How the zebra did NOT get its stripes?
|February 10, 2012||Posted by News under Darwinism, Evolution, News|
You’ve heard how the zebra evolved its stripes to camouflage itself in the long grass, right? You may well have wondered why on earth such a glaring pattern would work. Maybe you wondered why it is, then, that most camouflage just means looking like the backdrop, period. If you were fool enough to ask, your teacher probably informed you that lions are colourblind, so the zebra need only be striped. You probably didn’t pursue the question long enough to discover that lions are not necessarily colourblind.
Well now, from “How the Zebra Got Its Stripes” (ScienceDaily, Feb. 9, 2012), we learn,
Horseflies (tabanids) deliver nasty bites, carry disease and distract grazing animals from feeding. According to Horváth, these insects are attracted to horizontally polarized light because reflections from water are horizontally polarized and aquatic insects use this phenomenon to identify stretches of water where they can mate and lay eggs. However, blood-sucking female tabanids are also guided to victims by linearly polarized light reflected from their hides. Explaining that horseflies are more attracted to dark horses than to white horses, the team also points out that developing zebra embryos start out with a dark skin, but go on to develop white stripes before birth. The team wondered whether the zebra’s stripy hide might have evolved to disrupt their attractive dark skins and make them less appealing to voracious bloodsuckers, such as tabanids.

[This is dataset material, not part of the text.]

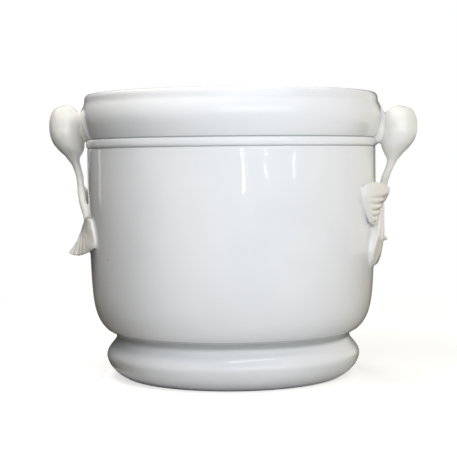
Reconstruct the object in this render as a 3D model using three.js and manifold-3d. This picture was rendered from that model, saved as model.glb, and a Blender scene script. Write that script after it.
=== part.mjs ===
// Glazed porcelain cachepot: a turned pot on a ring foot, with a swelling collar and two twig handles.
// Millimetres, +Z up. The pot's axis is Z, its foot stands on z = 0 and the handles lie on +X and -X.
import * as THREE from 'three';
import { mergeVertices } from 'three/addons/utils/BufferGeometryUtils.js';
import Module from 'manifold-3d';

const wasm = await Module();
wasm.setup();

// Driving dimensions of the pot
const totalHeight = 196;      // foot face to the top of the lip
const wallRadius = 100.5;     // outside of the wall just under the collar
const wallThickness = 5;
const floorThickness = 7;
const bodyTaper = 4.4;        // how much narrower the wall's line is at its lower end
const heelTuck = 14;          // how far the heel turns in below that line
const heelFade = 7.8;         // height over which the heel's turn fades
const seam = 0.3;             // luting joint between neighbouring pieces

// Driving dimensions of the foot
const footHeight = 31;        // foot face to the seam under the pot
const footStep = 0.7;         // the foot's neck in from the heel's lower edge
const footSwell = 7;          // the foot's roll beyond its neck
const footInset = 0.6;        // the standing edge's step in from the neck
const footWall = 9.4;         // the foot is a hollow roll of about this thickness
const footFace = 6;           // width of the flat ring that the pot stands on

// Driving dimensions of the collar and of the bead band under it
const collarHeight = 30.6;    // band seam to the top of the lip
const collarSwell = 4.3;      // the collar's roll beyond the wall
const lipOverhang = 0.9;      // the upright lip beyond the wall
const lipHeight = 5.1;
const bandHeight = 5.8;
const bandSwell = 1.3;
const rebateDepth = 2.5;      // turned seat in the wall for collar and band
const capThickness = 9.5;     // collar's top, from the wall's upper edge to the lip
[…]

The team then tested the attractiveness of white, dark and striped horse models. Suspecting that the striped horse would attract an intermediate number of flies between the white and dark models, the team was surprised to find that the striped model was the least attractive of all.
Finally, when the team measured the stripe widths and polarization patterns of light reflected from real zebra hides, they found that the zebra’s pattern correlated well with the patterns that were least attractive to horseflies.
Actually, flies could well be a bigger problem for zebras than lions are, because flies affect all zebras, not just the unluckier ones. All zebras have an investment in a fly deterrence factor. So it makes more sense that the bizarre pattern could be an adaptation against flies.
Down with Darwinian just-so stories, and up with research!